I could be 100% wrong here. But at one point I was looking at some of the 106x parts out of curiosity to see if there were anything out there. Did not really matter to me as I would not build my own board with those sizes of SMDs....

But I thought I read in some of the Descriptions and/or PDF something like:
Some of the chips come with their own Flash memory and something about that I think it took over one of the FlexSPI devices. And I think it was the one we use for the bottom connectors....

But my memory and/or interpretation of what I think I read may be totally bogus!
But I thought I read in some of the Descriptions and/or PDF something like:
Some of the chips come with their own Flash memory and something about that I think it took over one of the FlexSPI devices.
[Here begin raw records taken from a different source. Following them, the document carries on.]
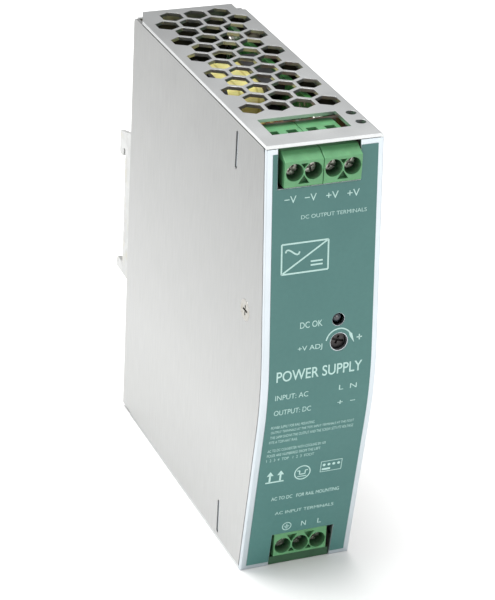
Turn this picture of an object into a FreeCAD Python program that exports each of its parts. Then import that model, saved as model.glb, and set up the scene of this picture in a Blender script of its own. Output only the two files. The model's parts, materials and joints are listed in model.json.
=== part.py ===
import FreeCAD, Part
import math
import os
from FreeCAD import Vector

# DIN-rail power supply: a slim sheet-metal case with screw terminals at the top and bottom
# of its front, circuit boards inside, and a sprung catch for a 35 mm rail on its back.
# Units are millimetres. +X is to the right seen from the front, +Y runs back to the rail
# and +Z is up. The origin is the middle of the face that the rail rests against.

# ---- Case ----
CASE_WIDTH = 32.0
CASE_HEIGHT = 125.2
CASE_DEPTH = 96.0             # top front edge to the back of the side walls
SHEET = 1.0                   # case sheet thickness
SEAM = 0.1                    # gap between folded sheets that meet
COVER_SEAM = 0.3              # gap between the left wall and the top plate
BEND_RADIUS = 1.2             # outside radius of the folds
UPPER_SLOPE = 0.097           # forward lean of the front above its belly, mm per mm
LOWER_SLOPE = 0.147           # backward lean of the front below its belly
FOOT_SETBACK = 1.8            # bottom front edge, behind the top front edge
BELLY_RADIUS = 90.0           # round between the two leans
RAIL_BELOW_TOP = 61.1         # middle of the rail, below the top of the case
SEAT_BEHIND_CASE = 4.2        # the rail's seat, behind the side walls

# ---- Rail (35 mm top-hat) and its catch ----
RAIL_WIDTH = 35.0
RAIL_THICKNESS = 1.0
RAIL_CLEARANCE = 0.4          # above, below and behind the rail's flanges
HOOK_BACK = 4.5               # back of the hooks, behind the seat
HOOK_LAP = 1.8                # how far a hook reaches over the rail's flange
BRACKET_SHEET = 1.2
LATCH_TRAVEL = 4.0
RUNNING_GAP = 0.05            # clearance of sliding and turning pieces

# ---- Honeycomb vents ----
HEX_PITCH = 7.06
HEX_ACROSS_FLATS = 6.0
HEX_ROWS = 12
HEX_FIRST_ROW = 90.4          # rearmost row, behind the top front edge

# ---- Terminal blocks ----
POLE_PITCH = 5.08
BLOCK_DEPTH = 20.0
BLOCK_HEIGHT = 8.6
BLOCK_FACE = 6.9              # height of the upright face below the slope
BLOCK_SLOPE_RUN = 3.4
BLOCK_END = 0.13              # plastic outside each end pole's pitch
BLOCK_ROUND = 0.2
MODULE_GAP = 0.16             # between the two halves of the output block
SCREW_AXIS = 4.0              # screw axis above the block's flat underside
WELL_RADIUS = 2.35
HEAD_RADIUS = 1.9
HEAD_START = 2.7
HEAD_LENGTH = 1.3
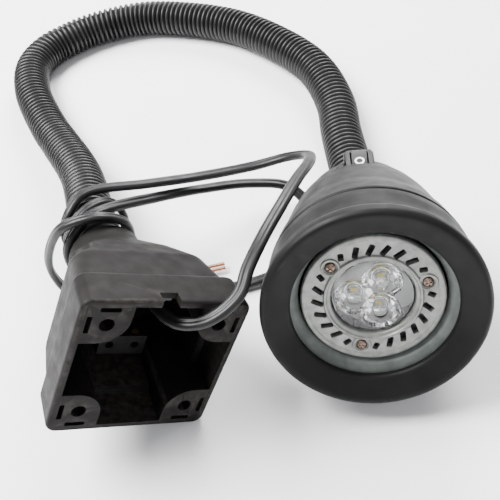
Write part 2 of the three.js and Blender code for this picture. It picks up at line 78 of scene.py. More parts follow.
def turn_about(axis, degrees):
    return Matrix.Rotation(math.radians(degrees), 4, axis)


def face_frame(at, turn, lift, roll):
    """A frame whose +z looks out of an open face and whose +y is up the face."""
    middle = Matrix.Translation(Vector(at) - FOOTPRINT_MIDDLE)
    return middle @ turn_about("Z", turn) @ turn_about("X", 90 + lift) @ turn_about("Z", roll)


BASE = face_frame(**BASE_PLACE)
HEAD = face_frame(**HEAD_PLACE)
BULB = HEAD @ Matrix.Translation((0, 0, -BULB_FACE))
SWITCH = (HEAD @ turn_about("Z", SWITCH_ANGLE)
          @ Matrix.Translation((0, SWITCH_RADIUS, -SWITCH_BACK)) @ turn_about("X", SWITCH_SLOPE))
WORLD = Matrix.Identity(4)

# ---- camera, lights and floor ---------------------------------------------------------------
CAMERA_LENS = 56.16
CAMERA_SENSOR = 36
CAMERA_AT = Vector((18.4, -295.8, 257.7))
CAMERA_RIGHT = Vector((0.97675, -0.15705, -0.14595))
CAMERA_BACK = Vector((0, -0.6807, 0.7325))

camera_data = bpy.data.cameras.new("camera")
camera_data.lens = CAMERA_LENS
camera_data.sensor_width = CAMERA_SENSOR
camera = bpy.data.objects.new("camera", camera_data)
bpy.context.scene.collection.objects.link(camera)
bpy.context.scene.camera = camera
camera_up = CAMERA_BACK.cross(CAMERA_RIGHT).normalized()
camera_turn = Matrix((CAMERA_RIGHT, camera_up, CAMERA_BACK)).transposed()
camera.matrix_world = Matrix.Translation(CAMERA_AT * MM) @ camera_turn.to_4x4()


def area_light(name, at, towards, size, watts):
    light = bpy.data.lights.new(name, "AREA")
    light.size = size
    light.energy = watts
    lamp = bpy.data.objects.new(name, light)
    bpy.context.scene.collection.objects.link(lamp)
    lamp.location = at
    lamp.rotation_mode = "QUATERNION"
    lamp.rotation_quaternion = (Vector(towards) - Vector(at)).to_track_quat("-Z", "Y")


area_light("key_light", at=(-0.55, 0.2, 1.0), towards=(0, 0, 0), size=0.7, watts=62)
area_light("front_light", at=(0.35, -1.0, 0.9), towards=(0, -0.1, 0), size=0.8, watts=3.5)
area_light("far_light", at=(0.45, 0.9, 0.8), towards=(0, 0, 0), size=0.6, watts=33)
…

The text below is from a DigiKey page on iMXRT (link at bottom of this message). 1064 is pin-to-pin compatible with 1062, but with 4MB on-board flash. With different memory maps, though, pin compatibility doesn't necessarily mean software compatibility.

i.MX RT1050

Featuring an ARM Cortex-M7 core with up to 600 MHz frequency, the i.MX RT crossover processors are designed to support the next generation IoT applications with a high level of integration and security balanced with MCU-level usability at an affordable price. The i.MX RT1050 is the flagship i.MX RT device offering the perfect balance of performance, power, integration, and usability.

i.MX RT1060

The i.MX RT1060 doubles the on-chip SRAM to 1 MB while keeping pin-to-pin compatibility with i.MX RT1050. This new series introduces additional features ideal for real-time applications such as high-speed GPIO, CAN-FD, and synchronous parallel NAND/NOR/PSRAM controller. The i.MX RT1060 runs on the Arm® Cortex-M7® core at 600 MHz.

i.MX RT1064

The i.MX RT1064 has 1 MB on-chip SRAM and is the first i.MX RT device to offer on-chip 4 MB Flash memory, while keeping pin-to-pin compatibility with i.MX RT1050 and i.MX RT1060. The i.MX RT1064 runs on the Arm® Cortex-M7® core at 600 MHz.

1. 1062 code can run on 1052s as long as the additional 512k fixed OCR is not used (avoid 1052As though since they have a few missing registers and horrible HW errata)
2. 1062 code can run on 1064 once the FlexSPI address is changed from 0x60000000 to 0x70000000
3. I have about 6'000 MIMXRT1062DVL6B in stock (date code 2233) which are left over from another project. If there is an emergency with parts send me a PM.

Note that I have done a few designs with the 0.65mm BGAs on 4-layer boards (the PCB price tends to be about 30% more expensive due to the finer drills needed), including for TFT displays whereby it can be a bit tricky getting all signals out in some cases. EMC testing was always good (but I do use spread spectrum on 528MHz for TFT timing since the emissions are otherwise close to the limits).



P.S. It is also possible to solder the chips on to prototype boards with a hot air gun. It is a bit frightening at first but works quite well. I solder the BGA in as very first thing and then test all GPIO/Peripheral connections with a diode tester against 0V. If about 0.5V shows up the ball is soldered. If not it hasn't connected and I re-heat it until it does. Like this I can be almost 100% sure that all balls are soldered well and then continue mounting the rest of the components.